To grow in faith we need a fuller sense of who we are as God’s children, filled with his Spirit, promised his provision and destined for his glory.

Seeing yourself more fully as God sees you is a real eye opener. It comes though from a readiness to allow the opening up of those inner eyes that are the Spirit’s gift to every human being, even if, mysteriously, so few seem graced to see them opened.

As something God-given, faith is inevitably mysterious. Believers hold things together in their experience that live in tension from a rational perspective. Hence faith is seen as both a virtue and a gift, a human act yet one prompted by God, a personal act yet inseparable from the corporate faith of the church. The paradox of faith is captured in the famous definition of Thomas Aquinas: Believing is an act of the intellect assenting to the divine truth by command of the will moved by God through grace.  

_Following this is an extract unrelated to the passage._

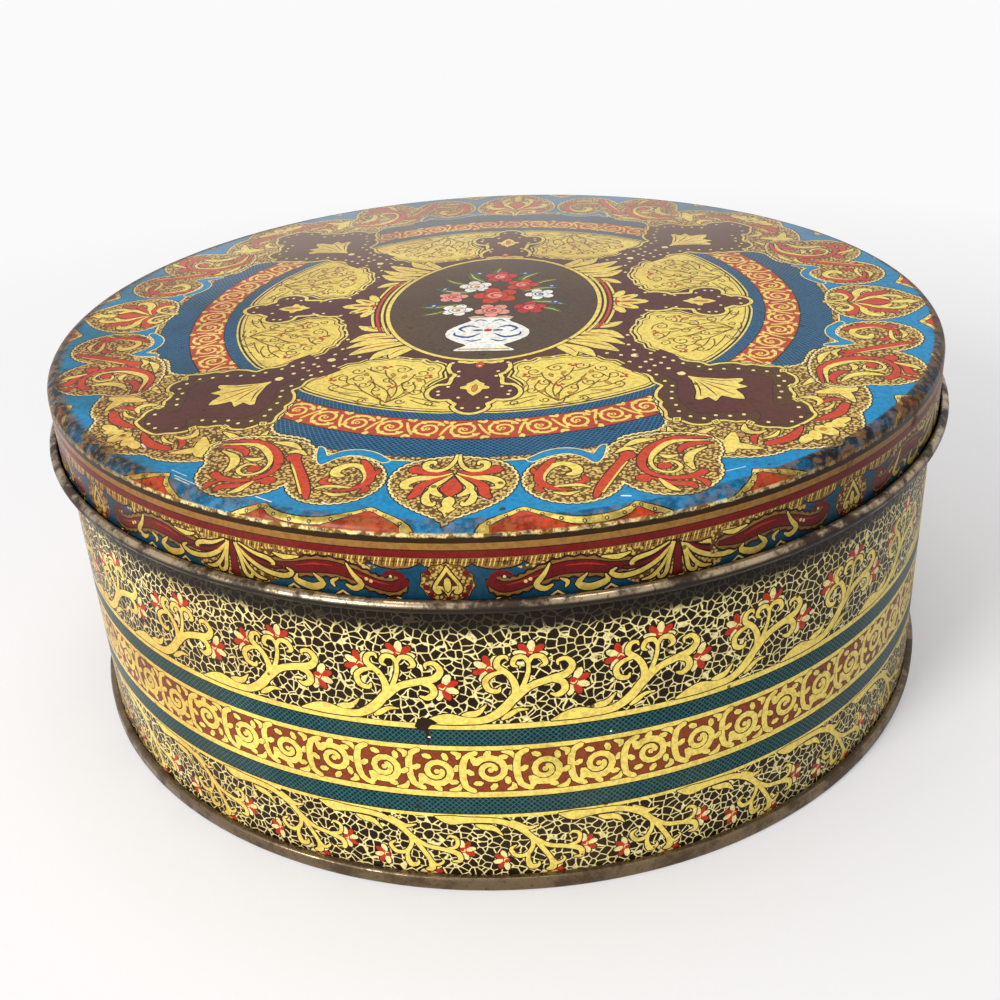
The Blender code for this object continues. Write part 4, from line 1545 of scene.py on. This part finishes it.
BOUQUET_LEAVES = [  # place, heading and size
    ((-6, 8), 165, 1.5), ((6, 8), 20, 1.5), ((-8, 0), 195, 1.5), ((8, 1), -12, 1.5), ((-3, 15), 125, 1.5),
    ((5, 15), 60, 1.4), ((0, 18), 95, 1.4), ((-11, -4), 215, 1.0), ((11, -3), -30, 1.0), ((-8, 14), 145, 1.1),
    ((9, 13), 38, 1.1),
]
BOUQUET_ROSES = [  # place, size, inks of the outer and inner petals, turn
    ((-10.5, 5.0), 1.15, "pink", "rose", 10), ((10.8, 6.0), 1.15, "white", "navy", 40),
    ((-8.6, -4.2), 1.2, "white", "amber", 0), ((8.8, -3.2), 1.25, "rose", "pink", 20),
    ((0.0, -4.8), 1.35, "pink", "rose", 50), ((-5.6, 12.4), 1.3, "white", "amber", 30),
    ((6.0, 13.2), 1.3, "red", "pink", 0), ((0.2, 19.6), 1.3, "rose", "pink", 15),
    ((0.0, 5.6), 1.75, "red", "pink", 36),
]
SMALL_BLOOMS = [(-13.2, 11.0), (13.4, 12.0), (-5.6, 22.6), (6.2, 22.0), (-14.6, -1.0), (14.8, 0.4)]


def bouquet():
    """Roses and leaves in a white vase with a blue pattern."""
    shapes = [shape for leaf in BOUQUET_LEAVES for shape in leaf_pair(*leaf)]
    half = [(3.6, -8.6), (5.4, -9.4), (4.4, -11.4), (6.8, -14.0), (9.4, -17.6), (9.2, -21.6), (6.0, -25.0),
            (4.2, -26.6), (6.2, -28.6), (6.4, -29.8), (0, -29.8)]
    shapes += edged([("white", both([(0, -8.6)] + smooth(half, 2)))], ("line", 0.2))
    band = strokes(
        "navy", [(2.2, -16.0, 0.3), (4.6, -14.8, 0.9), (6.6, -16.6, 0.8), (5.2, -18.4, 0.3)],
        [(1.6, -19.6, 0.3), (4.2, -21.8, 1.0), (7.2, -20.6, 0.8), (7.6, -18.8, 0.3)],
        [(1.0, -23.0, 0.3), (3.0, -24.2, 0.7), (4.6, -23.4, 0.3)],
        [(0.6, -12.0, 0.3), (2.4, -11.0, 0.6), (3.6, -12.2, 0.3)])
    shapes += mirrored(band + [("navy", petal((1.0, -17.6), 0, 2.6, 1.2))]) + dots([(0, -17.6)], 1.0, "flame")
    shapes += strokes(
        "amber", [(-5.0, -9.6, 0.7), (0, -9.0, 0.8), (5.0, -9.6, 0.7)],
        [(-5.6, -28.8, 0.6), (5.6, -28.8, 0.6)])
    for flower in BOUQUET_ROSES:
        shapes += rose(*flower)
    bloom = [("navy", petal((0, 0), a, 1.5, 1.0, 6)) for a in FIVE_PETALS] + dots([(0, 0)], 0.45, "gold")
    for at in SMALL_BLOOMS:
        shapes += placed(bloom, at)
    return shapes


print("bouquet has", len(bouquet()), "shapes")

# %% [markdown]
# The skirt carries eight repeats of a spade medallion, a palmette and crimson scroll bars under a
# wavy gold fringe. It is drawn like the wall, as millimetres of arc and height above the floor.

# %% Skirt
SKIRT_FOOT = ROLL_Z + 0.05  # hidden behind the top of the rolled edge
SKIRT_REPEATS = 8
skirt_pitch = math.tau * LID_R / SKIRT_REPEATS
FRINGE_WAVES = 9
TRIANGLE_PITCH = 9.4
SPADE_POINTS = 22
SPADE_MIDDLE, SPADE_HALF_WIDTH, SPADE_HALF_HEIGHT = 71.15, 4.7, 3.85
LOBE_SHARE = 0.93  # where the medallion's edge dips, as a share of its size


def spade():
    """Gold medallion with a lobed edge and a spade in it, centred at x = 0."""
    lobes = []
    for k in range(SPADE_POINTS):
        angle, size = math.tau * k / SPADE_POINTS, 1.0 if k % 2 else LOBE_SHARE
        lobes.append((SPADE_HALF_WIDTH * size * math.sin(angle),
                      SPADE_MIDDLE - SPADE_HALF_HEIGHT * size * math.cos(angle)))
    shapes = edged([("stipple", lobes)], ("line", 0.3), ("amber", 0.1))
    arch = [(0, 74.6), (1.0, 73.0), (2.2, 71.2), (2.6, 69.9), (1.9, 68.9), (1.0, 69.2), (1.3, 70.0),
            (0.6, 69.5), (0, 68.3)]
    arch = both(smooth(arch, 2))
    shapes += edged([("gold", arch)], ("line", 0.25)) + [("brown", outset(arch, -0.62))]
    shapes += edged([("gold", petal((0, 69.3), 90, 3.0, 1.3))], ("line", 0.2))
    shapes += mirrored(dots([(3.3, 73.2), (3.7, 70.2), (2.9, 68.7)], 0.62, "crimson"))
    return shapes + dots([(0, 67.95)], 0.5, "crimson")


def skirt_palmette():
    """Crimson stem between gold leaves that hang from the top and curl up, centred at x = 0."""
    side = strokes(
        "gold", [(0.6, 74.8, 0.3), (1.6, 71.6, 0.7), (2.2, 68.9, 0.8), (3.4, 68.3, 0.7), (3.7, 69.5, 0.3)],
        [(1.0, 74.9, 0.3), (3.2, 72.2, 0.8), (6.8, 70.3, 0.9), (10.4, 69.9, 1.0), (12.2, 70.9, 0.8),
         (11.2, 71.7, 0.3)],
        [(1.6, 75.0, 0.3), (4.6, 73.6, 0.7), (7.4, 73.0, 0.9), (8.6, 72.1, 0.7), (7.8, 71.6, 0.3)],
        [(0.9, 74.8, 0.2), (2.6, 71.0, 0.6), (4.6, 68.8, 0.8), (6.6, 68.4, 0.3)])
    side += strokes("crimson", [(1.3, 74.6, 0.2), (4.4, 72.4, 0.7), (8.4, 71.5, 0.5), (10.0, 71.6, 0.2)])
    middle = [("crimson", [(-0.7, 75.1), (0.7, 75.1), (0.6, 71.0), (0.9, 68.2), (-0.9, 68.2), (-0.6, 71.0)])]
    half = [(0, 75.0), (5, 74.6), (8, 72.0), (10, 69.6), (6, 67.6), (0, 67.4)]
    shapes = [("stipple", both(smooth(half, 2)))] + edged(middle, ("line", 0.2))
    return shapes + mirrored(edged(side, ("line", 0.32)))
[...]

Though seen as a human virtue, faith is seen as something moved by God through grace.

So here we are this morning open to grace, seeking those inner eyes to operate more fully in an unbelieving culture. Here we are encountering God in word and sacrament, coming close to God who embraces us in the eucharist, as a mother embraces her children, to assure them they are loved.

May the love of the Lord be upon us as we put our faith in him!